В иное время попускается скорби томить душу в течение продолжительного времени. Однажды от внезапной скорби я почувствовал как бы нервный удар в сердце, и три месяца пробыл безвыходно в келлии, потрясаемый нервною лихорадкою. “Бог творит присно с нами великая же и неисследованная, славная же и ужасная”347. Нам надо понять, что мы – создания Его, находящиеся в полной Его власти, а потому в совершенной покорности, “сами себе, друг друга и весь живот наш Христу Богу предадим”348. Не остановлюсь поведать тебе и следующий замечательный случай, несколько объясняющий действие смирения прямо из сердца, без предварительной мысли смиренномудрия. Однажды я был подвергнут наказанию и бесчестию. Когда меня подвергли ему, внезапно ощутил я жар во всем теле моем и при нем какую-то необъяснимую словами мертвость, после чего вдруг запылало из сердца желание получить всенародное посрамление и заушение от палача на площади за грехи мои. При этом выступил румянец на лице; несказанная радость и сладость объяли всего; от них я пребывал в течение двух недель в восторге, как бы вне себя. Тогда я понял с ясностью и точностью, что святое смирение в мучениках, в соединении с Божественною любовью, не могло насытиться никакими казнями. Мученики принимали лютые казни, как дары, как прохладное питие, утолявшее возгоравшуюся в них жажду смирения349. Смирение есть неизъяснимая благодать Божия, непостижимо постигаемая одним духовным ощущением души.

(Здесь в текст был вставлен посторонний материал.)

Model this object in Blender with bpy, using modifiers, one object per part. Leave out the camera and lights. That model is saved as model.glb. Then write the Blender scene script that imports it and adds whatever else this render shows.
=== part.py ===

Ученик. Ты обещал мне объяснить, каким образом израбатывается смирение молитвою?

Старец. Союз смирения с молитвою очень ясно изложен преподобным аввою Дорофеем. “Непрестанное упражнение в молитве, – говорит Святой, – противодействует гордыне. Очевидно: смиренный и благоговейный, зная, что невозможно совершить никакой добродетели без помощи и покрова Божиих, не престает неотступно молиться Богу, чтоб сотворил с ним милость. Постоянно молящийся Богу, если сподобится сделать что-либо должное, знает при посредстве Кого это сделано им, и не может превознестись или приписать своей силе, но приписывает Богу все свои исправления, Его благодарит непрестанно, и Ему молится непрестанно, трепеща, чтоб не лишиться помощи Свыше, чтоб не обнаружилась таким образом его собственная немощь. Он молится от смирения”350. Если кто, при молитве своей, сподобляется умиления, которое рождается от внимательной молитвы, тот опытно знает, что именно в драгоценные минуты умиления являются в нем помыслы смиренномудрия, преподающие ощущение смирения. Особливо совершается это тогда, когда умиление сопровождается слезами. Чем чаще приходят времена умиления, тем чаще делатель молитвы бывает слышателем таинственного учения о смирении, тем глубже это учение проникает в его сердце. Постоянное умиление содержит душу в постоянном смирении, в настроении непрестанных молитвы и богомыслия. Святые Отцы замечают, что в противоположность тщеславию, которое разносит помыслы человека по вселенной, смирение сосредотачивает их в душе; от бесплодного и легкомысленного созерцания всего мира переводит к многоплодному и глубокому самовоззрению, к мысленному безмолвию, к такому состоянию, какое требуется для истинной молитвы, и которое производится внимательною молитвою351. Наконец, благодатное действие смирения и благодатное действие молитвы есть одно и то же действие, как уже сказано в начале беседы нашей. Это действие является в двух лицах: в Христоподражательном смирении и в Божественной любви, которая есть высшее действие молитвы. Действие это принадлежит Господу нашему Иисусу Христу, жительствующему и действующему при посредстве Святаго Духа, несказанно и непостижимо, в избранных Своих сосудах. Аминь.

Том 1, гл.51.

Никто да не обольщает вас самовольным смиренномудрием , сказал Святой Апостол Павел.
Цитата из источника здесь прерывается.